Yesterday, I came home from running some errands. When I put the car in the garage, Smoke (that grey bastard at the top of this page) was waiting at the door to be let into the house. So, like a good guy (that I am) I stepped up to the door to let him in. Almost immediately, he whirled and grabbed my ankle with both paws, claws extended, and also locked on with his teeth. I, innocent that I am, screamed some sort of profane words at him and tried to swat him off with a few papers I had in one hand. I, naturally, was wondering why this dear cat of mine had turned into a raging hell-demon intent on taking my life out through my ankle.

Suddenly it came to me! (As Mike would say, "I'm old and I'm tired.") As I would say, if I had enough sense to say ANYTHING, "Oh, shit, I'm...standing...on...his...tail!" I DID say something like that, at least in my head.

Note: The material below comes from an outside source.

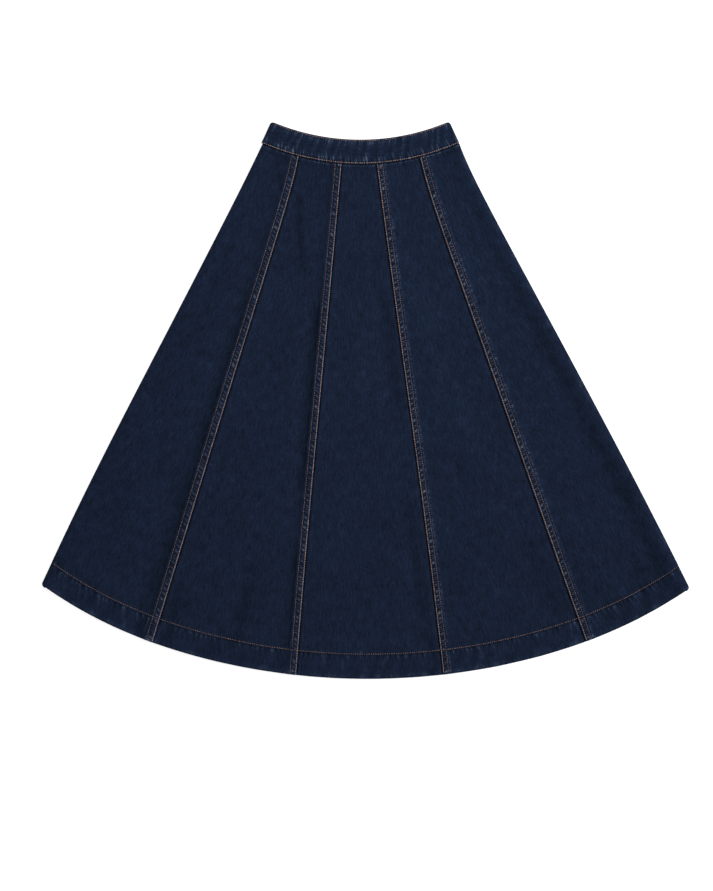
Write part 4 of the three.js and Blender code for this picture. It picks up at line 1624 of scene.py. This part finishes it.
@dataclass
class Skirt:
    """The whole skirt: ten gores, the waistband and the topstitching.

    Each table has one entry for each gore from left to right, the same for the front and the back.
    """

    names: tuple[str, ...] = (
        "side_gore_left", "gore_left", "gore_centre", "gore_right", "side_gore_right")
    edges: tuple[tuple[Edge, Edge], ...] = (
        (Edge.FOLD, Edge.STRIP), (Edge.UNDER, Edge.STRIP), (Edge.UNDER, Edge.UNDER),
        (Edge.STRIP, Edge.UNDER), (Edge.STRIP, Edge.FOLD))
    # Each gore's cut as flat width, flat length and area, in metres, without its allowances.
    cuts: tuple[tuple[float, float, float], ...] = (
        (0.179, 0.83, 0.1097), (0.228, 0.83, 0.1244), (0.235, 0.812, 0.1224), (0.227, 0.83, 0.1238),
        (0.167, 0.83, 0.1066))
    # The creases' tones are painted light and painted shade along them.
    creases: tuple[tuple[Crease, ...], ...] = (
        (Crease((0.75, 0.28), (0.77, 1.25), 16, -1.6),
         Crease((0.8, 0.24), (0.85, 0.52), 8, -0.3, -0.2),
         Crease((0.85, 0.46), (0.85, 0.66), 9, -0.3, -0.2),
         Crease((0.86, 0.6), (0.87, 1.04), 13, -0.4, -0.2),
         Crease((0.2, -0.01), (0.95, 0.1), 6, -0.7, -0.14),
         Crease((0.15, 0.0), (0.14, 0.16), 15, 0.4, 0.14),
         Crease((0.24, 0.13), (0.28, 0.5), 8, -0.8, -0.05),
         Crease((0.45, 0.7), (0.4, 0.96), 12, 0.5, 0.08),
         Crease((0.3, 0.66), (0.22, 1.1), 14, -0.6)),
        (Crease((0.08, 0.05), (0.56, 0.24), 7, -1.3, -0.28),
         Crease((0.74, 0.2), (0.86, 0.66), 14, -1.4),
         Crease((0.84, 0.24), (0.87, 0.48), 9, -0.3, -0.26),
         Crease((0.88, 0.42), (0.9, 0.68), 8, -0.3, -0.16),
         Crease((0.56, 0.76), (0.51, 1.14), 11, -1.4, -0.22),
         Crease((0.9, 0.72), (0.9, 1.0), 10, -0.9, -0.18),
         Crease((0.06, 0.86), (0.08, 1.06), 9, -0.7, -0.26),
         Crease((0.32, 0.52), (0.24, 0.86), 12, -0.7)),
        (Crease((0.72, 0.2), (0.8, 0.55), 10, -1.2),
         Crease((0.88, 0.22), (0.92, 0.56), 8, 0.0, -0.18),
         Crease((0.84, 0.58), (0.95, 1.16), 9, -1.1, -0.2),
         Crease((0.44, 0.3), (0.46, 0.56), 15, 0.7, 0.08),
         Crease((0.3, 0.74), (0.24, 1.15), 15, 0.5)),
        (Crease((0.2, 0.06), (0.44, 0.5), 12, 0.7, 0.1),
         Crease((0.52, 0.44), (0.57, 0.6), 8, 0.6, 0.1),
         Crease((0.4, 0.57), (0.41, 0.68), 8, -0.6, -0.14),
         Crease((0.79, 0.74), (0.88, 0.96), 14, -1.3, -0.18),
         Crease((0.36, 0.7), (0.34, 1.12), 14, 0.4)),
        (Crease((0.26, 0.08), (0.3, 0.34), 10, 0.25, 0.05),
         Crease((0.27, 0.88), (0.3, 1.12), 9, -0.9, -0.12),
         Crease((0.1, 0.76), (0.1, 0.98), 10, -0.3, -0.14),
         Crease((0.6, 0.78), (0.62, 1.3), 44, 0.0, -0.06),
         Crease((0.62, 0.86), (0.58, 1.12), 10, -0.8, -0.06)),
    )
    strips: tuple[Strip | None, ...] = (
        replace(STRIP_LEFT, near=1.3, far=10.3, ledge=Bell(15.6, 1.5, 0.7)), STRIP_LEFT, None,
        STRIP_RIGHT, replace(STRIP_RIGHT, near=1.8, far=9.1))
    # The right fold's edge has a painted highlight and the left one's a painted shade.
    folds: tuple[SideFold | None, ...] = (
        SideFold(0.5, Bell(2.8, 3.2, -0.04)), None, None, None, SideFold(2.4, Bell(2.8, 3.2, 0.26)))
    seed_step: int = 20  # from one gore's seed to the next
    back_seed: int = 200  # from the front's seeds to the back's
    gores: list[Gore] = field(default_factory=list)

    def cut(self) -> None:
        """Lay out the ten gores from the tables."""
        for layer in Layer:
            for i, name in enumerate(self.names):
                width, length, area = self.cuts[i]
                seed = self.seed_step * i + (0 if layer is Layer.FRONT else self.back_seed)
                self.gores.append(Gore(name, layer, LINES[i], LINES[i + 1], *self.edges[i],
                                       self.creases[i], seed, self.strips[i], self.folds[i],
                                       (width, length), area))

    def build(self, denim: bpy.types.Material, thread: bpy.types.Material) -> None:
        """Make every piece and report it.

        Args:
            denim: the cloth's finish.
            thread: the stitches' finish.
        """
        self.cut()
        for gore in self.gores:
            self.report(gore.build(denim))
        band = Waistband()
        self.report(band.build(denim))
        sewing = Topstitching()
        for layer in Layer:
            rows = [sewing.seam_row(gore, side, d, row)
                    for gore in self.gores if gore.layer is layer
                    for side, edge in ((-1, gore.left_edge), (1, gore.right_edge))
                    if edge is Edge.STRIP
                    for d, row in ((gore.strip.near, sewing.near), (gore.strip.far, sewing.far))]
            self.report(sewing.build(f"topstitch_{layer.name.lower()}_seams", rows, thread))
        rows = [sewing.hem_row(gore) for gore in self.gores]
        self.report(sewing.build("topstitch_hem", rows, thread))
        rows = [sewing.band_row(band, band.row_top, sewing.band_top),
                sewing.band_row(band, PLAN.band_height - band.row_low, sewing.band_low)]
        self.report(sewing.build("topstitch_waistband", rows, thread))

    @staticmethod
    def report(piece: bpy.types.Object) -> None:
        """Log a piece's name and its number of triangles."""
        log.info("%s: %d triangles", piece.name, len(piece.data.polygons))


def main() -> None:
    """Build the studio and the skirt."""
    logging.basicConfig(level=logging.INFO, format="%(name)s: %(message)s")
    studio = Studio()
    studio.camera()
    studio.build()
    Skirt().build(RinsedDenim().build(), CopperThread().build())


if __name__ == "__main__":
    main()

I let up on my OTHER foot and Smoke (mercifully) let loose of me.

After I took the stuff I had in my hands into the house and told SWMBO that I was wounded to the bone I went out to look for (and apologize to) that (bastard) cat. He was out on the sidewalk in front of the house. When I called to him, he walked away, looking over his shoulder with a hateful glare in his eyes.

I asked SWMBO to try to call him into the house. He came in. I tried to stay out his way.

I don't know whether cats have short memories or if they forgive their people or what. But later he let me pet him and accepted my heartfelt apologies.

I love my Smoke.

My ankle, covered with spot bandages, . . . hurts.